We have written before about the strength of the women of Inga. These women have seen two Congo River dams disrupt their lives: Many have lost their homes, lands and villages, and watched as electricity from the first two Inga dams flowed to the rest of the country while leaving them in the dark. They have used their ingenuity, intelligence and resourcefulness to survive and even thrive, feeding their families and fighting to educate their children.
These women are strong. And Blandine Bonianga, Executive Director of the Congolese NGO Femmes Solidaires (FESO), is on their side.
FESO is a coalition of 24 different women’s groups in the Democratic Republic of Congo that leads local initiatives around water, hygiene, sanitation, health, nutrition and food security. And the group has increasingly advocated for equal energy access in DRC, recognizing that women are deeply impacted by DRC’s energy crisis, and must play a starring role in solving it. Because development projects can disproportionately impact women, FESO works to ensure that women’s rights to the land and river are respected.
We asked Ms. Bonianga to tell us how she became a women’s rights activist, and to share her advice for budding activists on International Women’s Day.

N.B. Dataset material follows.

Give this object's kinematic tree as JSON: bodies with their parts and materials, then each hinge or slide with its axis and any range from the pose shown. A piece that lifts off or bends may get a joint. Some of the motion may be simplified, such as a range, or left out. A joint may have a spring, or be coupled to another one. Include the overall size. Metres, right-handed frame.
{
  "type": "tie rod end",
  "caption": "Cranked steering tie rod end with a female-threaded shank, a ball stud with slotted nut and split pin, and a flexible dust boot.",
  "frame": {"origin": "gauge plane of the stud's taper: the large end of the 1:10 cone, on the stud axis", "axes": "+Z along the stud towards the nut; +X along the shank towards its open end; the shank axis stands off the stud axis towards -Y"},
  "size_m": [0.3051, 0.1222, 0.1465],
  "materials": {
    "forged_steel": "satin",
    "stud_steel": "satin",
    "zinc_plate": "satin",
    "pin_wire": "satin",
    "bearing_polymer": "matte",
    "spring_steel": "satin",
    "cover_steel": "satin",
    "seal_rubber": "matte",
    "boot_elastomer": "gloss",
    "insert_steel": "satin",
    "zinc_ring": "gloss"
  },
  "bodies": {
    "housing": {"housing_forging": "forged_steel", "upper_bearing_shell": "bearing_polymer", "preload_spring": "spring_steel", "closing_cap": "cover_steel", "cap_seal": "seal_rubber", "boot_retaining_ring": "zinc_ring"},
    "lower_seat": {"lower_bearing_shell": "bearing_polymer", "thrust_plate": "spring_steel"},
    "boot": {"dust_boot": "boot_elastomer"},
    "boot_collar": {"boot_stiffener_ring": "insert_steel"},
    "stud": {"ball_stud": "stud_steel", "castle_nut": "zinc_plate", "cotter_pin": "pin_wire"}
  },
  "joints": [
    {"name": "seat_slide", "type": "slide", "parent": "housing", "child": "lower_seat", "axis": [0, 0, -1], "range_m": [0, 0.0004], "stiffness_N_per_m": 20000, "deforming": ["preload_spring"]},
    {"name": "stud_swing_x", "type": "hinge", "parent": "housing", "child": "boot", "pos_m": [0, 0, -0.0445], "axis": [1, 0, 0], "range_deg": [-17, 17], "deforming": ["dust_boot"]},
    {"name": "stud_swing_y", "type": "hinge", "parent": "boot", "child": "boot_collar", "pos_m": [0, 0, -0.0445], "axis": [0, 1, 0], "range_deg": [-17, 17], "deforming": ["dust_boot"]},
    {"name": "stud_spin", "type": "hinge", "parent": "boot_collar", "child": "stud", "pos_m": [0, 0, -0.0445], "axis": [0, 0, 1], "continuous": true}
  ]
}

How did you come to the work you do now?
In 1998 in Katana, a small village in South Kivu where I lived with my husband, I witnessed the painful living conditions of women in rural areas. While men spent most of their time drinking traditional beer (kasiksi) and smoking the pipe, a [rural] woman would take up the responsibilities of breadwinner and caregiver, fending for her household. She traveled long distances to fetch water, while carrying her child on the back, and still had to come back home and prepare food for her household.
On top of that, these women were also subject to violence, including rape with impunity.
I became actively involved at a church in Katana that worked with women on these issues before creating the association of Social and Economic Rights of Congolese Women (FECODES) when I moved back to the city.
How did you first get involved with FESO?
In 2015, I was invited to attend a meeting on restructuring a synergy of women; the previous director of the organization had resigned to pursue personal interests. Given my initiatives and commitment to women’s causes, I was invited by the Board of Directors to serve as the Executive Director. At the same time, FECODES joined the synergy.
What sort of work do you do at FESO?
As the Executive Director, I manage the organization on a daily basis with some guidance from the Board of Directors. I represent the organization, and I also get involved in field activities, even in the most remote rural areas.
I understand you recently started a movement called “Solidarité des Femmes sur le Fleuve Congo.” Tell us about that.
Solidarity of Women on the Congo River, “SOFLECO” in acronym, is a newly-formed association of rural women on the banks of the Congo River and its tributaries.
There is a strong relationship between riverine communities and rivers. Any modification of watersheds can have positive or negative impacts on neighboring communities. Mega-projects such as the Inga dams have not necessarily taken into account the impact of these dams on people’s lives. For example, how water pollution (degradation of quality of water) affects the living conditions of the local population.
The role of FESO in this area has been to inform women on developments of the Inga 3 Dam project, and to discuss issues related to the dam such as impacts on livelihoods, etc. We want women to be aware of all the issues related to the dam and to learn to care for themselves.
This led to the creation of SOFLECO, an independent association, to whom we provide technical and financial support. With SOFLECO we hope to address the following issue:
➢ the struggle of women on the banks of the Congo River and its tributaries.
And achieve the following outcomes:
➢ the empowerment of women
➢ the protection of the Congo River and rights of communities that depend on them.
Do women have a unique relationship to rivers in DRC?
Yes, women and all the other people of equatorial Africa have a special relationship with rivers. Our lives are connected to rivers one way or another through traditional irrigation, soil fertility, food (especially fish), navigation and religion.
The disappearance of Congolese rivers would cause the disappearance of at least 60% of local communities. That’s why it is in our own interests to protect this national heritage: the Congo River.
Why is this movement so important right now?
Local and international NGOs support this work, but we cannot replace rural people in the struggle for their rights. Local communities know the issues they are facing: They understand the threats that their environment is facing, issues that are not only ecological and geographical but also economic and cultural.
FESO’s mission is to raise awareness, and then support the victims of human rights violations, building them up and encouraging them to take ownership of the struggle.
What do you hope to achieve?
We want, through this movement, to strengthen rural people – in particular to encourage women to become activists, to be engaged in the struggle for their rights.
What advice would you give to young women considering becoming activists?
I will ask them 1) to learn to work in groups 2) to train, as much as possible, in matters related to activism 3) to build their character, because activism is not an easy job; it requires you to fight against established systems, and you will meet a lot of resistance along the way.
Did you have a strong relationship with a river growing up?
I come from the Equateur province in DRC, and in my village near the river, we live and depend on the river. My grandmother was a fisherman, so my attachment to the river is natural.
What inspires you?
I am inspired by the Christian values of equality, and also by women activists such as Angela Davis and Rosalyn Park, and most recently by Angela Merkel.